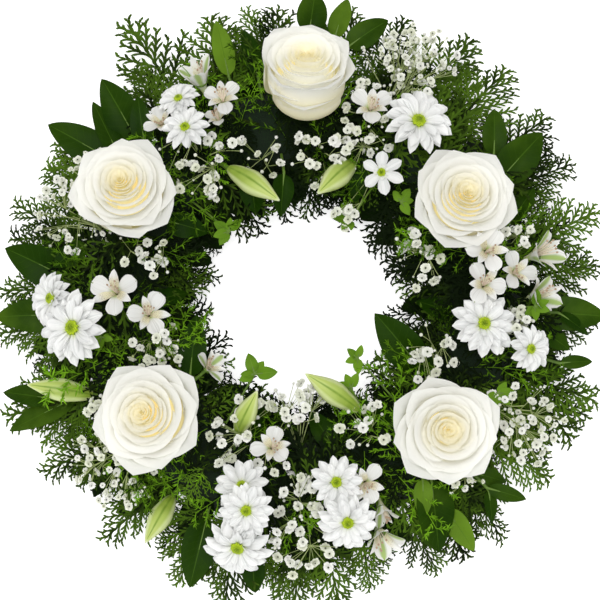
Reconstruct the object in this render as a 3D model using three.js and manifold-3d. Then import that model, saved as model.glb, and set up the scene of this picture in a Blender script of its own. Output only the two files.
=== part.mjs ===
import * as THREE from "three";
import { mergeVertices } from "three/addons/utils/BufferGeometryUtils.js";
import Module from "manifold-3d";

const wasm = await Module();
wasm.setup();

// A round open funeral wreath lying on its tray, in millimetres, +Z up.
// The origin is the centre of the ring on the table. Places on the ring are given by clock angles:
// degrees turned clockwise from +Y, seen from above, with a radius from the centre of the ring.

// Clearance between neighbours: every vertex of the earlier piece is moved out by this much before
// it cuts the later one, which leaves about 0.3 mm along its edges.
const CLEARANCE = 0.5;

// Tray and foam
const TRAY_INNER_RADIUS = 116;
const TRAY_OUTER_RADIUS = 194;
const TRAY_HEIGHT = 22;
const TRAY_WALL = 2.2;
const TRAY_FLOOR = 2.4;
const FOAM_GAP = 0.6;
const FOAM_INNER_RADIUS = TRAY_INNER_RADIUS + TRAY_WALL + FOAM_GAP;
const FOAM_OUTER_RADIUS = TRAY_OUTER_RADIUS - TRAY_WALL - FOAM_GAP;
const FOAM_TOP = 56;
const FOAM_SHOULDER = 40;
const FOAM_BEVEL = 12;
const RING_SEGMENTS = 48;

// Stems
const STEM_SIDES = 6;
const STEM_FOOT_HEIGHT = 34;
const ROSE_STEM_RADIUS = 3;
const DAISY_STEM_RADIUS = 1.6;
const ALSTROEMERIA_STEM_RADIUS = 1.5;
const BUD_STEM_RADIUS = 1.6;
const BUD_STEM_REACH = 25;

// Heads as rows of [radius, height, notch, lobes, twist], all as parts of the head's half width (a
// bud's rows are parts of its length). The notch draws the row in between its lobes, which parts the
// petals; without a number of lobes, every second point is drawn in. The twist is in degrees.
const ROSE_ROWS = [
  [0.09, -1.02],
  [0.32, -0.97],
  [0.62, -0.78],
  [0.8, -0.44],
  [0.86, -0.18, 0.04, 7],
  [1.0, 0.0, 0.12, 7],
  [0.86, -0.05, 0.06, 7],
  [0.82, 0.14, 0.08, 5, 30],
  [0.66, 0.08, 0.06, 5, 30],
  [0.62, 0.25, 0.08, 5, 62],
  [0.47, 0.19, 0.06, 5, 62],
  [0.43, 0.32, 0.1, 4, 10],
  [0.29, 0.26, 0.08, 4, 10],
  [0.25, 0.35, 0.12, 3, 50],
  [0.08, 0.27],
];
const ROSE_SIDES = 28;
const DAISY_ROWS = [
  [0.12, -0.36],
  [0.34, -0.28],
  [1.0, 0.02, 0.24],
  [0.34, 0.1],
  [0.28, 0.24],
];
const DAISY_SIDES = 20;
const ALSTROEMERIA_ROWS = [
  [0.12, -1.15],
  [0.22, -0.95],
  [0.26, -0.6],
  [0.62, -0.2],
  [1.0, 0.02, 0.34],
  [0.5, -0.06, 0.1],
  [0.14, -0.4],
];
const ALSTROEMERIA_SIDES = 12;
const BUD_ROWS = [
  [0.035, 0.0],
  [0.11, 0.08],
  [0.17, 0.3, 0.1],
  [0.18, 0.52, 0.12],
  [0.13, 0.78, 0.14],
  [0.03, 1.0],
];
const BUD_SIDES = 6;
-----
Output the full listing exactly as it stands.

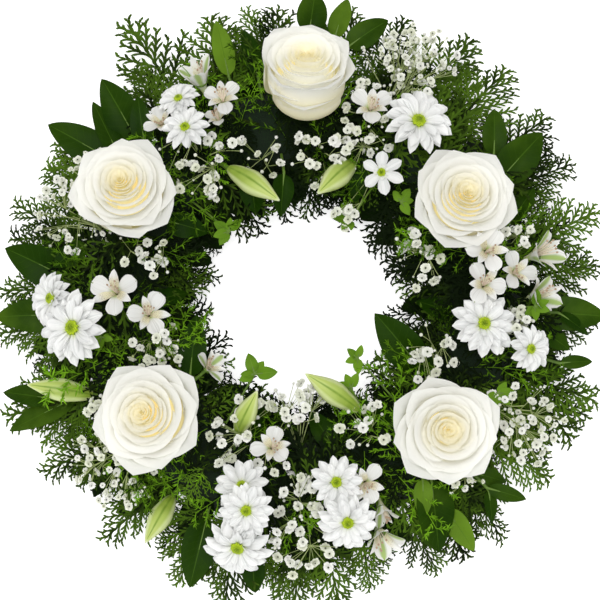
Reconstruct the object in this render as a 3D model using three.js and manifold-3d. Then import that model, saved as model.glb, and set up the scene of this picture in a Blender script of its own. Output only the two files.
=== part.mjs ===
import * as THREE from "three";
import { mergeVertices } from "three/addons/utils/BufferGeometryUtils.js";
import Module from "manifold-3d";

const wasm = await Module();
wasm.setup();

// A round open funeral wreath lying on its tray, in millimetres, +Z up.
// The origin is the centre of the ring on the table. Places on the ring are given by clock angles:
// degrees turned clockwise from +Y, seen from above, with a radius from the centre of the ring.

// Clearance between neighbours: every vertex of the earlier piece is moved out by this much before
// it cuts the later one, which leaves about 0.3 mm along its edges.
const CLEARANCE = 0.5;

// Tray and foam
const TRAY_INNER_RADIUS = 116;
const TRAY_OUTER_RADIUS = 194;
const TRAY_HEIGHT = 22;
const TRAY_WALL = 2.2;
const TRAY_FLOOR = 2.4;
const FOAM_GAP = 0.6;
const FOAM_INNER_RADIUS = TRAY_INNER_RADIUS + TRAY_WALL + FOAM_GAP;
const FOAM_OUTER_RADIUS = TRAY_OUTER_RADIUS - TRAY_WALL - FOAM_GAP;
const FOAM_TOP = 56;
const FOAM_SHOULDER = 40;
const FOAM_BEVEL = 12;
const RING_SEGMENTS = 48;

// Stems
const STEM_SIDES = 6;
const STEM_FOOT_HEIGHT = 34;
const ROSE_STEM_RADIUS = 3;
const DAISY_STEM_RADIUS = 1.6;
const ALSTROEMERIA_STEM_RADIUS = 1.5;
const BUD_STEM_RADIUS = 1.6;
const BUD_STEM_REACH = 25;

// Heads as rows of [radius, height, notch, lobes, twist], all as parts of the head's half width (a
// bud's rows are parts of its length). The notch draws the row in between its lobes, which parts the
// petals; without a number of lobes, every second point is drawn in. The twist is in degrees.
const ROSE_ROWS = [
  [0.09, -1.02],
  [0.32, -0.97],
  [0.62, -0.78],
  [0.8, -0.44],
  [0.86, -0.18, 0.04, 7],
  [1.0, 0.0, 0.12, 7],
  [0.86, -0.05, 0.06, 7],
  [0.82, 0.14, 0.08, 5, 30],
  [0.66, 0.08, 0.06, 5, 30],
  [0.62, 0.25, 0.08, 5, 62],
  [0.47, 0.19, 0.06, 5, 62],
  [0.43, 0.32, 0.1, 4, 10],
  [0.29, 0.26, 0.08, 4, 10],
  [0.25, 0.35, 0.12, 3, 50],
  [0.08, 0.27],
];
const ROSE_SIDES = 28;
const DAISY_ROWS = [
  [0.12, -0.36],
  [0.34, -0.28],
  [1.0, 0.02, 0.24],
  [0.34, 0.1],
  [0.28, 0.24],
];
const DAISY_SIDES = 20;
const ALSTROEMERIA_ROWS = [
  [0.12, -1.15],
  [0.22, -0.95],
  [0.26, -0.6],
  [0.62, -0.2],
  [1.0, 0.02, 0.34],
  [0.5, -0.06, 0.1],
  [0.14, -0.4],
];
const ALSTROEMERIA_SIDES = 12;
const BUD_ROWS = [
  [0.035, 0.0],
  [0.11, 0.08],
  [0.17, 0.3, 0.1],
  [0.18, 0.52, 0.12],
  [0.13, 0.78, 0.14],
  [0.03, 1.0],
];
const BUD_SIDES = 6;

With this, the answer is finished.